We view negotiation as a distinctive feature of collaboration, while it may not occur in cooperation. Actually, many researchers use ‘collaboration’ and ’cooperation’ as almost synonymous terms. They use "collaborative learning" in any situation in which agents interact about some task designed to promote learning. We view collaboration as something much more specific. If, for example, they have divided the task up completely, i.e. if the agents produce separate solutions in parallel with little interaction between them, we would not say that they are 'collaborating' but rather that they cooperate. Roschelle and Teasley  have expressed the cooperation/collaboration distinction as follows: “Collaboration is a coordinated, synchronous activity that is the result of a continued attempt to construct and maintain a shared conception of a problem ”.. Cooperative work can be accomplished by the division of labour among participants, as an activity where each person is responsible for a portion of the problem solving.
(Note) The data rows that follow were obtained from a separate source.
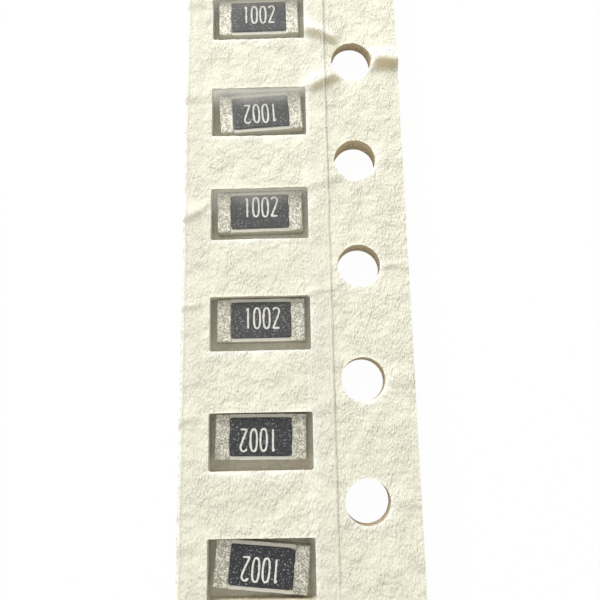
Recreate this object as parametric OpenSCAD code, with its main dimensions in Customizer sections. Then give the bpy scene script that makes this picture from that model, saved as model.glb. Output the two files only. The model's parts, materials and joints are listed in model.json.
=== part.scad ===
// Cut strip of punched paper carrier tape that holds one thick-film chip
// resistor in each pocket, under a clear heat-sealed cover film.
// The origin is at the middle of the strip, on the surface that it lies on.
// +X points to the edge with the sprocket holes, +Y runs along the tape and
// +Z is up. All sizes are in millimetres.

/* [Strip] */
// Number of pockets, with one chip in each
pocket_count = 6; // [2:1:11]
// Distance from one pocket to the next, and from one sprocket hole to the next
pitch = 4; // [3.2:0.1:8]

/* [Carrier tape] */
// Width of the carrier tape
tape_w = 8; // [8:0.1:12]
// Distance from the sprocket edge to the middle of the sprocket holes
hole_edge = 1.75; // [1.55:0.01:1.82]
// Diameter of a sprocket hole
hole_d = 1.5; // [1:0.05:1.6]
// Distance across the tape from the sprocket holes to the pockets
hole_to_pocket = 3.5; // [3.4:0.01:3.57]
// Radius of the corners of a pocket
pocket_corner_r = 0.07; // [0.05:0.01:0.14]
// Room between the top of a chip and the cover film
headroom = 0.19; // [0.05:0.01:0.5]

/* [Cover film] */
// Width of the cover film
film_w = 5.2; // [4.9:0.05:5.3]
// Thickness of the cover film
film_t = 0.06; // [0.04:0.01:0.1]
// Sideways error of the film from the row of pockets
film_shift = -0.07; // [-0.1:0.01:0.1]
// Width of a heat-sealed rail
seal_w = 0.68; // [0.3:0.01:0.8]
// Depth to which a rail is pressed into the paper
seal_depth = 0.025; // [0.01:0.005:0.05]
// Width of the sloping side of a rail
seal_slope = 0.06; // [0.02:0.01:0.12]
// Mean distance from the edges of the film to the rails
seal_margin = 0.135; // [0.125:0.005:0.2]
// Sideways error of the two rails from the middle of the film
seal_shift = -0.105; // [-0.12:0.005:0.12]

/* [Bottom tape] */
// Width of the bottom tape
bottom_w = 5.2; // [4.4:0.05:5.3]
// Thickness of the bottom tape
bottom_t = 0.06; // [0.04:0.01:0.12]

/* [Chip] */
// Length of a chip, across the tape
chip_l = 3.1; // [2.6:0.05:3.3]
// Width of a chip, along the tape
chip_w = 1.52; // [1.2:0.01:1.8]
// Thickness of the ceramic plate
substrate_t = 0.47; // [0.3:0.01:0.6]
// Width of the bevel that the scribed line leaves along the plate's long edges
scribe_bevel = 0.05; // [0.02:0.01:0.1]
// Free length that a pocket has beyond the chip
play_l = 0.4; // [0.3:0.01:0.5]
// Free width that a pocket has beyond the chip
play_w = 0.38; // [0.3:0.01:0.45]

/* [Terminations] */
// Length of a termination on top of the chip
land_top = 0.5; // [0.3:0.01:0.6]
// Length of a termination under the chip
land_bottom = 0.5; // [0.3:0.01:0.7]
// Thickness of the metal wrap
wrap_t = 0.04; // [0.02:0.005:0.06]
// Radius of the wrap's outer corners
wrap_corner_r = 0.06; // [0.02:0.01:0.1]

/* [Resistive element] */
// Width of the printed element
element_w = 1.08; // [0.7:0.01:1.1]
// Thickness of the printed element
element_t = 0.015; // [0.01:0.005:0.03]
// Width of the laser-trimmed cut in the element
trim_kerf = 0.05; // [0.03:0.01:0.1]
// Depth of the trimmed cut from the element's side
trim_plunge = 0.45; // [0.2:0.01:0.6]
// Length of the trimmed cut along the element
trim_run = 0.5; // [0.2:0.01:0.9]
// Distance from the middle of the element to where the cut starts
trim_start = 0.55; // [0.3:0.01:0.65]

/* [Overcoat] */
// Width of the bare ceramic along each long edge of the chip
bare_edge = 0.12; // [0.05:0.005:0.15]
// Thickness of the overcoat at its middle
overcoat_t = 0.05; // [0.04:0.005:0.08]
// Amount by which the overcoat is thinner along its long edges
overcoat_crown = 0.015; // [0.005:0.005:0.02]
// Radius of the corners of the overcoat
overcoat_corner_r = 0.08; // [0.03:0.01:0.15]

/* [Hidden] */
$fn = 48;
// How far a cutting shape reaches past the face that it cuts.
cut_over = 0.5;
// Flat steps that make up each half of the overcoat's crown.
CROWN_STEPS = 4;

// How each chip has settled in its pocket, as shares of the free room:
// [across the tape, along the tape, turn, 1 if it lies end for end].
CHIP_LAY = [
    [0, 0.85, 0.09, 0],
    [0.35, 0.95, 0.48, 1],
    [0, 0.88, 0.11, 0],
    [0.1, 0.8, 0, 0],
    [-0.05, 0.9, -0.09, 1],
    [0, 0.9, -0.78, 1]
];

strip_l = pocket_count * pitch;
hole_x = tape_w / 2 - hole_edge;
pocket_x = hole_x - hole_to_pocket;
pocket_l = chip_l + play_l;
pocket_w = chip_w + play_w;

chip_body_h = substrate_t + 2 * wrap_t;
chip_top = wrap_t + substrate_t + overcoat_t;
overcoat_l = chip_l - 2 * land_top;
overcoat_w = chip_w - 2 * bare_edge;

paper_t = max(chip_top, chip_body_h) + headroom;
paper_top = bottom_t + paper_t;

film_x = pocket_x + film_shift;
rail_offset = film_w / 2 - seal_margin - seal_w / 2;
RAILS = [film_x + seal_shift - rail_offset, film_x + seal_shift + rail_offset];

// The largest turn at which a chip still clears all four walls of its pocket.
turn_limit = min(asin(play_w / chip_l), asin(play_l / chip_w));

CHIP_PARTS = ["substrate", "resistive_element", "overcoat", "termination_left", "termination_right"];
function chip_node(i, part) = str("chip_", i, "_", part);

function pocket_y(i) = strip_l / 2 - pitch * (i - 0.5);
function lay(i) = CHIP_LAY[(i - 1) % len(CHIP_LAY)];
function turn(i) = lay(i)[2] * turn_limit;

// Free room on each side of a chip that is turned by an angle, across and along the tape.
function room_across(angle) = (pocket_l - chip_l * cos(angle) - chip_w * sin(abs(angle))) / 2;
function room_along(angle) = (pocket_w - chip_w * cos(angle) - chip_l * sin(abs(angle))) / 2;

// The film's section line: flat, with a shallow dip at each rail.
function rail_dip(x, z) = [
    [x - seal_w / 2, z],
    [x - seal_w / 2 + seal_slope, z - seal_depth],
    [x + seal_w / 2 - seal_slope, z - seal_depth],
    [x + seal_w / 2, z]
];
function film_line(z) = concat(
    [[film_x - film_w / 2, z]],
    rail_dip(RAILS[0], z),
    rail_dip(RAILS[1], z),
    [[film_x + film_w / 2, z]]
);
function reversed(list) = [for (i = [len(list) - 1:-1:0]) list[i]];

// Extrudes a section in X and Z along the tape, centred on Y = 0.
module along_tape(length) {
    rotate([90, 0, 0]) linear_extrude(length, center = true) children();
}

// Extrudes a section in Y and Z along a chip, centred on X = 0.
module along_chip(length) {
    rotate([90, 0, 90]) linear_extrude(length, center = true) children();
}

// Rectangle with true round corners, centred on the origin.
module rounded_rectangle(length, width, corner_r) {
    square([length - 2 * corner_r, width], center = true);
    square([length, width - 2 * corner_r], center = true);
    for (x = [-1, 1], y = [-1, 1])
        translate([x * (length / 2 - corner_r), y * (width / 2 - corner_r)]) circle(r = corner_r);
}

module sprocket_holes() {
    for (i = [0:pocket_count])
        translate([hole_x, strip_l / 2 - i * pitch, bottom_t - cut_over])
            cylinder(h = paper_t + 2 * cut_over, d = hole_d);
}

module pockets() {
    for (i = [1:pocket_count])
        translate([pocket_x, pocket_y(i), bottom_t - cut_over])
            linear_extrude(paper_t + 2 * cut_over)
                rounded_rectangle(pocket_l, pocket_w, pocket_corner_r);
}

module rail_grooves() {
    for (x = RAILS)
        along_tape(strip_l + 2 * cut_over)
            polygon(concat(
                rail_dip(x, paper_top),
                [[x + seal_w / 2, paper_top + cut_over], [x - seal_w / 2, paper_top + cut_over]]
            ));
}

// Punched paper, cut straight through the sprocket holes at both ends.
module carrier_tape() {
    color([0.95, 0.94, 0.88])
        difference() {
            translate([-tape_w / 2, -strip_l / 2, bottom_t]) cube([tape_w, strip_l, paper_t]);
            sprocket_holes();
            pockets();
            rail_grooves();
        }
}

// Thin tape under the paper, which closes the pockets.
module bottom_tape() {
    color([0.72, 0.68, 0.62])
        translate([pocket_x - bottom_w / 2, -strip_l / 2, 0]) cube([bottom_w, strip_l, bottom_t]);
}

// Clear film, pressed into the paper along its two rails.
module cover_tape() {
    color([0.85, 0.9, 0.95, 0.35])
        along_tape(strip_l)
            polygon(concat(film_line(paper_top), reversed(film_line(paper_top + film_t))));
}

// The chip's own pieces stand on Z = 0 and are centred on X = 0 and Y = 0.
module substrate() {
    half_w = chip_w / 2;
    low = wrap_t;
    high = wrap_t + substrate_t;
    color([0.93, 0.93, 0.9])
        along_chip(chip_l - 2 * wrap_t)
            polygon([
                [-half_w + scribe_bevel, low],
                [half_w - scribe_bevel, low],
                [half_w, low + scribe_bevel],
                [half_w, high],
                [-half_w, high],
                [-half_w, low + scribe_bevel]
            ]);
}

// Printed film between the terminations, with an L-shaped trimmed cut.
module resistive_element() {
    color([0.2, 0.2, 0.2])
        translate([0, 0, wrap_t + substrate_t])
            linear_extrude(element_t)
                difference() {
                    square([overcoat_l, element_w], center = true);
                    translate([trim_start - trim_kerf, element_w / 2 - trim_plunge])
                        square([trim_kerf, trim_plunge + cut_over]);
                    translate([trim_start - trim_run, element_w / 2 - trim_plunge])
                        square([trim_run, trim_kerf]);
                }
}

// Height of the overcoat's top over its edge, at a share of its half width from the middle.
function crown_rise(share) = overcoat_crown * (1 - pow(share, 2));

// Dark coat over the element, a little thicker along its middle.
module overcoat() {
    half_w = overcoat_w / 2;
    base = wrap_t + substrate_t;
    edge_top = base + overcoat_t - overcoat_crown;
    color([0.27, 0.27, 0.29])
        difference() {
            intersection() {
                translate([0, 0, base])
                    linear_extrude(overcoat_t)
                        rounded_rectangle(overcoat_l, overcoat_w, overcoat_corner_r);
                along_chip(overcoat_l)
                    polygon(concat(
                        [for (k = [-CROWN_STEPS:CROWN_STEPS])
                            [half_w * k / CROWN_STEPS, edge_top + crown_rise(k / CROWN_STEPS)]],
                        [[half_w, base], [-half_w, base]]
                    ));
            }
            resistive_element();
        }
}

// Metal wrap over the top, the end and the underside of the plate, on the +X end.
module termination() {
    end_x = chip_l / 2;
    color([0.78, 0.78, 0.74])
        along_tape(chip_w)
            difference() {
                union() {
                    translate([end_x - land_bottom, 0])
                        square([land_bottom - wrap_corner_r, chip_body_h / 2]);
                    translate([end_x - land_top, chip_body_h / 2])
                        square([land_top - wrap_corner_r, chip_body_h / 2]);
                    translate([end_x - wrap_corner_r, wrap_corner_r])
                        square([wrap_corner_r, chip_body_h - 2 * wrap_corner_r]);
                    for (z = [wrap_corner_r, chip_body_h - wrap_corner_r])
                        translate([end_x - wrap_corner_r, z]) circle(r = wrap_corner_r);
                }
                translate([0, wrap_t]) square([end_x - wrap_t, substrate_t]);
            }
}

// Sets a chip's piece on the bottom tape, as that chip lies in its pocket.
module in_pocket(i) {
    angle = turn(i);
    translate([
        pocket_x + lay(i)[0] * room_across(angle),
        pocket_y(i) + lay(i)[1] * room_along(angle),
        bottom_t
    ])
        rotate([0, 0, angle + 180 * lay(i)[3]]) children();
}

carrier_tape();
bottom_tape();
cover_tape();
for (i = [1:pocket_count]) {
    in_pocket(i) substrate();
    in_pocket(i) resistive_element();
    in_pocket(i) overcoat();
    in_pocket(i) mirror([1, 0, 0]) termination();
    in_pocket(i) termination();
}
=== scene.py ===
import json
import math
from functools import partial

import bpy
import numpy as np
from mathutils import Matrix, Vector


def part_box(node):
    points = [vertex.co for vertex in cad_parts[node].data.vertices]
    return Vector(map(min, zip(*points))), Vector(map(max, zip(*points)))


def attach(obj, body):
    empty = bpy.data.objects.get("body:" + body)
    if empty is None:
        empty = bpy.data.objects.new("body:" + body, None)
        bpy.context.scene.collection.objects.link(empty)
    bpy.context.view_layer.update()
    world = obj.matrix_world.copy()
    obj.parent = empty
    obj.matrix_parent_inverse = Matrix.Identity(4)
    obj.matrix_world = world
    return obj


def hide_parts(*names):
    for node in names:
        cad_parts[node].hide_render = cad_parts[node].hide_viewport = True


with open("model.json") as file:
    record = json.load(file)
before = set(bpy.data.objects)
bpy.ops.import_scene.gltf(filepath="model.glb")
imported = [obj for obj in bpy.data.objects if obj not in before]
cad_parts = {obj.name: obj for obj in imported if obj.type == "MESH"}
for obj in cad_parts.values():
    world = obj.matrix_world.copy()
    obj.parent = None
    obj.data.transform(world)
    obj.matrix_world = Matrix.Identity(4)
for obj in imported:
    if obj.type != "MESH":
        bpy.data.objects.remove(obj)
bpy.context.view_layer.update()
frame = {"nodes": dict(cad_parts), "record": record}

bl_info = {
    "name": "Component carrier tape strip",
    "version": (1, 0, 0),
    "blender": (4, 5, 0),
    "location": "3D View > Sidebar > Carrier tape",
    "description": "Builds a cut strip of punched paper tape with chip resistors under a cover film",
    "category": "Add Mesh",
}

# All shapes are worked out in millimetres and put into the meshes in metres.
MM = 0.001
# Edges steeper than this many degrees are shaded sharp.
SHARP_ANGLE = 50
CHIP_NUMBER = "1002"
WHITE = (1, 1, 1, 1)


def linear(hex_colour):
    """An sRGB hex colour as linear red, green, blue and an alpha of 1."""
    parts = [int(hex_colour[i : i + 2], 16) / 255 for i in (0, 2, 4)]
    parts = [p / 12.92 if p <= 0.04045 else ((p + 0.055) / 1.055) ** 2.4 for p in parts]
    return (*parts, 1.0)


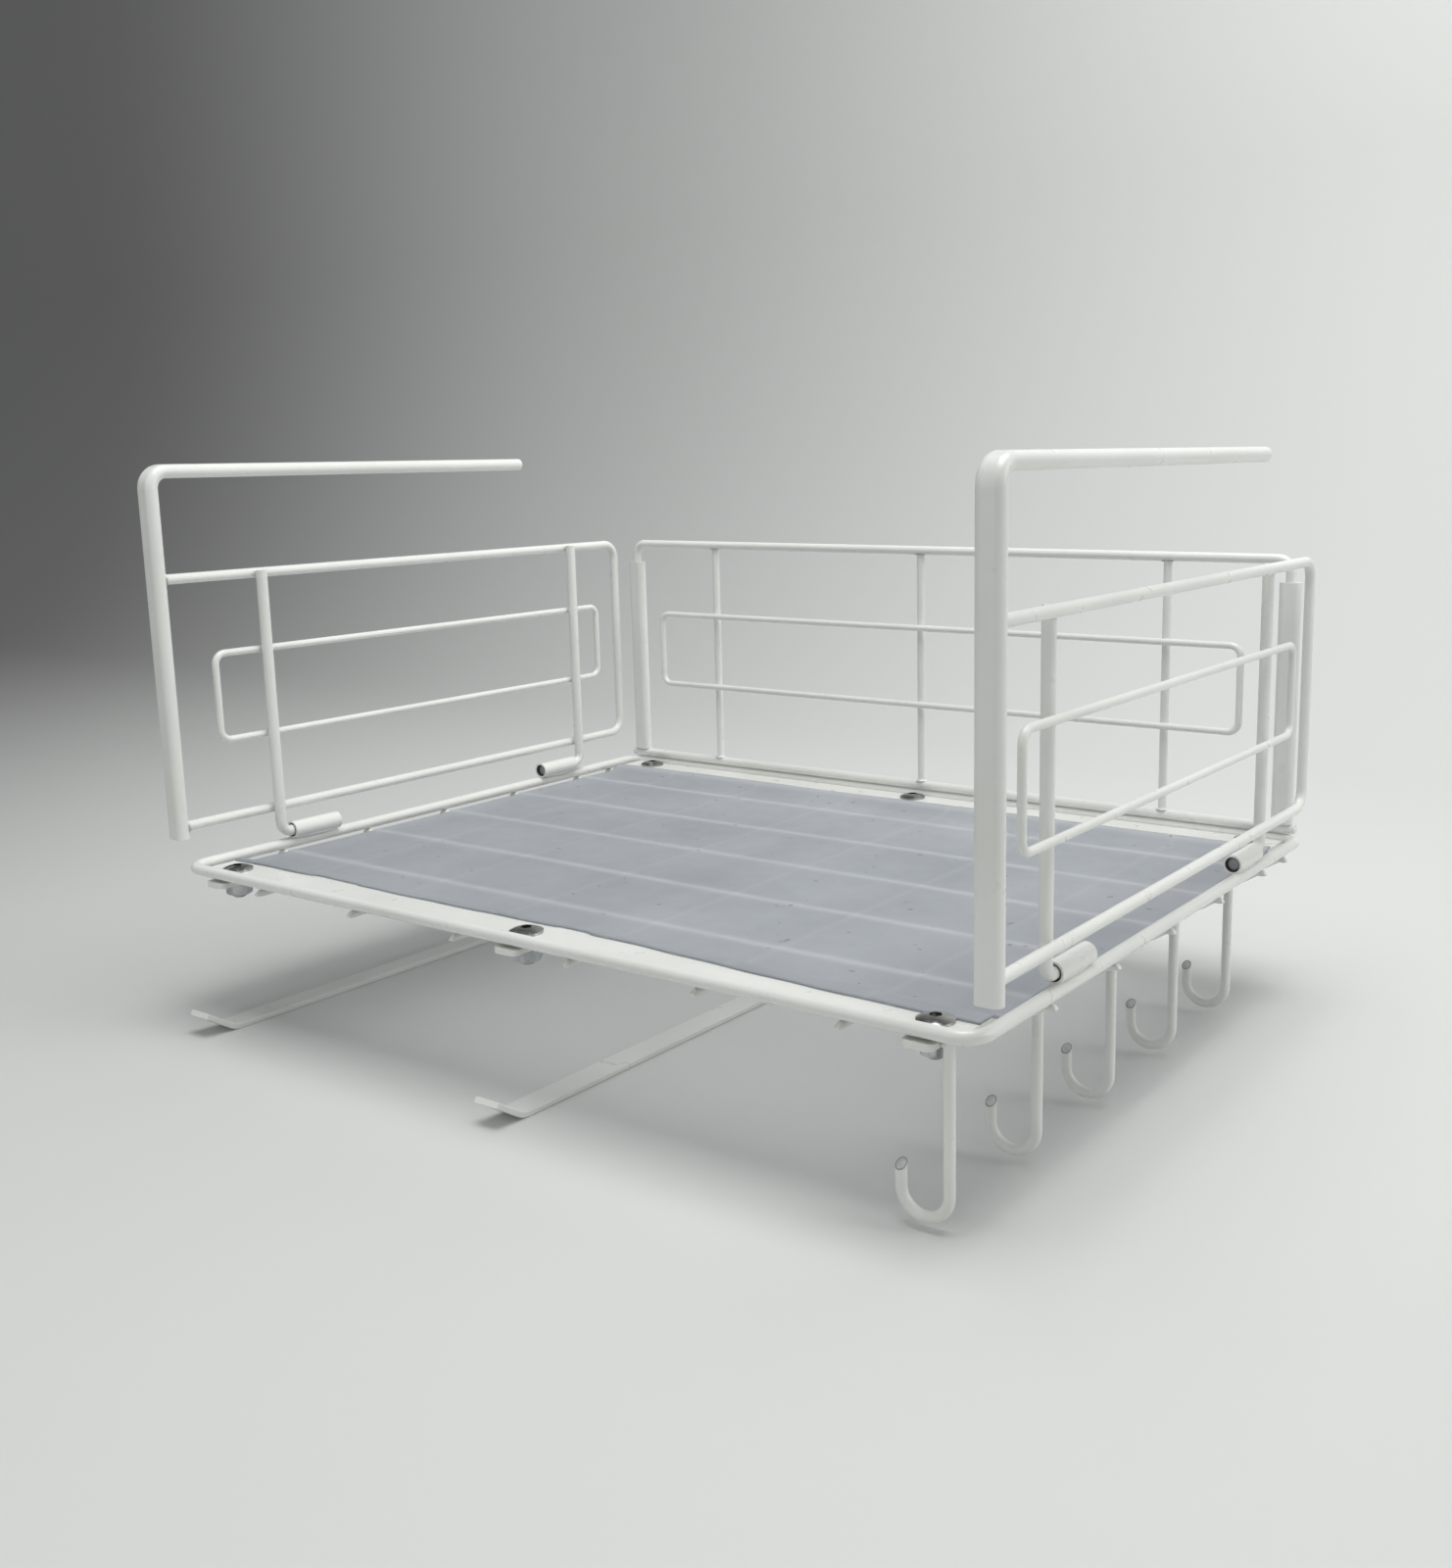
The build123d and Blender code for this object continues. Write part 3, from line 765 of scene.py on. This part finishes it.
SWEEP_HALF = 3.0
SWEEP_FRONT = -2.5
SWEEP_BACK = 1.15
SWEEP_RADIUS = 0.55
SWEEP_HEIGHT = 2.6
SWEEP_STEPS = 24
PAPER_BRIGHT = (0.64, 0.65, 0.635, 1.0)
# painted shade: the darkest paper colour, where the lamps' light is painted as falling off
PAPER_PAINTED_SHADE = (0.31, 0.31, 0.30, 1.0)
PAINTED_SHADE_ALONG = (0.82, 0.573, 0.0)  # painted shade: the paper's colour darkens away from the lamps along this line
PAINTED_SHADE_START = -1.25
PAINTED_SHADE_STOP = -0.25
PAPER_ROUGHNESS = 0.6

angle = np.linspace(0, pi / 2, SWEEP_STEPS)
curve_y = SWEEP_BACK - SWEEP_RADIUS * (1 - np.sin(angle))
sweep_y = np.concatenate([[SWEEP_FRONT], curve_y, [SWEEP_BACK]])
sweep_z = np.concatenate([[0.0], SWEEP_RADIUS * (1 - np.cos(angle)), [SWEEP_HEIGHT]])
columns = np.array([-SWEEP_HALF, SWEEP_HALF])
columns_x = np.tile(columns, len(sweep_y))
points = np.stack([columns_x, np.repeat(sweep_y, 2), np.repeat(sweep_z, 2)], axis=-1)
sweep_mesh = bpy.data.meshes.new("sweep")
sweep_mesh.from_pydata(points.tolist(), [], grid_faces(len(sweep_y), 2, wrap=False).tolist())
sweep_mesh.polygons.foreach_set("use_smooth", [True] * len(sweep_mesh.polygons))
sweep = bpy.data.objects.new("sweep", sweep_mesh)
bpy.context.scene.collection.objects.link(sweep)
paper, paper_tree, paper_shader, link = new_material("sweep_paper")
paper_place = paper_tree.nodes.new("ShaderNodeTexCoord")
paper_line = paper_tree.nodes.new("ShaderNodeVectorMath")
paper_line.operation = "DOT_PRODUCT"
paper_line.inputs[1].default_value = PAINTED_SHADE_ALONG
link(paper_place.outputs["Object"], paper_line.inputs[0])
# painted shade: the paper's colour runs from dim to bright along the line
paper_painted_shade = paper_tree.nodes.new("ShaderNodeMapRange")
paper_painted_shade.interpolation_type = "SMOOTHSTEP"
paper_painted_shade.inputs["From Min"].default_value = PAINTED_SHADE_START
paper_painted_shade.inputs["From Max"].default_value = PAINTED_SHADE_STOP
link(paper_line.outputs["Value"], paper_painted_shade.inputs["Value"])
painted_shade_colour = blend_colours(paper_tree, paper_painted_shade.outputs["Result"], PAPER_PAINTED_SHADE, PAPER_BRIGHT, 0.0, 1.0)
link(painted_shade_colour, paper_shader.inputs["Base Color"])
paper_shader.inputs["Roughness"].default_value = PAPER_ROUGHNESS
sweep_mesh.materials.append(paper)
sweep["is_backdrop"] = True

# ---------------------------------------------------------------------------
# Light and camera
# Soft boxes overhead, at the right and in front, one more for the paper behind, and
# a weak one under the mat for the light that the mat lets through to the floor.
# ---------------------------------------------------------------------------

SKY_COLOUR = (0.95, 0.97, 1.0, 1.0)
SKY_STRENGTH = 0.26


def soft_light(name, place, target, size, power):
    """A square soft box at a place, facing a target."""
    lamp = bpy.data.lights.new(name, "AREA")
    lamp.shape = "SQUARE"
    lamp.size = size
    lamp.energy = power
    box = bpy.data.objects.new(name, lamp)
    bpy.context.scene.collection.objects.link(box)
    facing = Vector(target) - Vector(place)
    box.matrix_world = Matrix.Translation(place) @ facing.to_track_quat("-Z", "Y").to_matrix().to_4x4()
    return box


soft_light("overhead_box", (0.2, -0.1, 1.25), (0.0, -0.15, 0.0), 0.8, 12.0)
soft_light("side_box", (1.7, 0.55, 0.8), (0.0, 0.0, 0.05), 1.0, 9.5)
soft_light("front_box", (-0.5, -2.0, 0.7), (0.0, 0.0, 0.05), 1.3, 6.0)
backdrop_box = soft_light("backdrop_box", (0.1, 0.35, 1.1), (-0.2, 1.15, 0.7), 0.6, 5.0)
backdrop_box.visible_camera = False
under_mat = soft_light("light_through_mat", (0.0, 0.0, 0.057), (0.0, 0.0, 0.0), 0.27, 0.1)
under_mat.visible_camera = False
under_mat.visible_glossy = False
world = bpy.data.worlds.new("studio")
world.use_nodes = True
sky = world.node_tree.nodes["Background"]
sky.inputs["Color"].default_value = SKY_COLOUR
sky.inputs["Strength"].default_value = SKY_STRENGTH
bpy.context.scene.world = world
bpy.context.scene.view_settings.view_transform = "Standard"

CAMERA_PLACE = (0.4242, -0.5453, 0.2456)
CAMERA_TURN = radians(34.94)
CAMERA_TILT = radians(-10.68)
CAMERA_ROLL = radians(-0.91)
CAMERA_SENSOR = 36.0
CAMERA_LENS = 36.48
CAMERA_SHIFT = (-0.059, -0.0181)
CAMERA_NEAR = 0.01
camera = bpy.data.cameras.new("camera")
camera.sensor_width = CAMERA_SENSOR
camera.lens = CAMERA_LENS
camera.shift_x = CAMERA_SHIFT[0]
camera.shift_y = CAMERA_SHIFT[1]
camera.clip_start = CAMERA_NEAR
camera_object = bpy.data.objects.new("camera", camera)
bpy.context.scene.collection.objects.link(camera_object)
level = Matrix.Rotation(CAMERA_TURN, 4, "Z") @ Matrix.Rotation(pi / 2 + CAMERA_TILT, 4, "X")
roll = Matrix.Rotation(CAMERA_ROLL, 4, "Z")
camera_object.matrix_world = Matrix.Translation(CAMERA_PLACE) @ level @ roll
bpy.context.scene.camera = camera_object

low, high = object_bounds()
Collaboration is a specific form of synchronous1 cooperation in interaction where negotiation takes place simultaneously on all three of the above levels, i.e. the agents are coordinating their problem-solving interaction, developing shared meanings, and co-constructing problem solutions. Note that such co-construction does not exclude the existence of conflict, since, as many researchers have argued [e.g. Mevarech & Light 92; Baker to appear], the constructive resolution of conflicts may be a key factor in successful collaboration.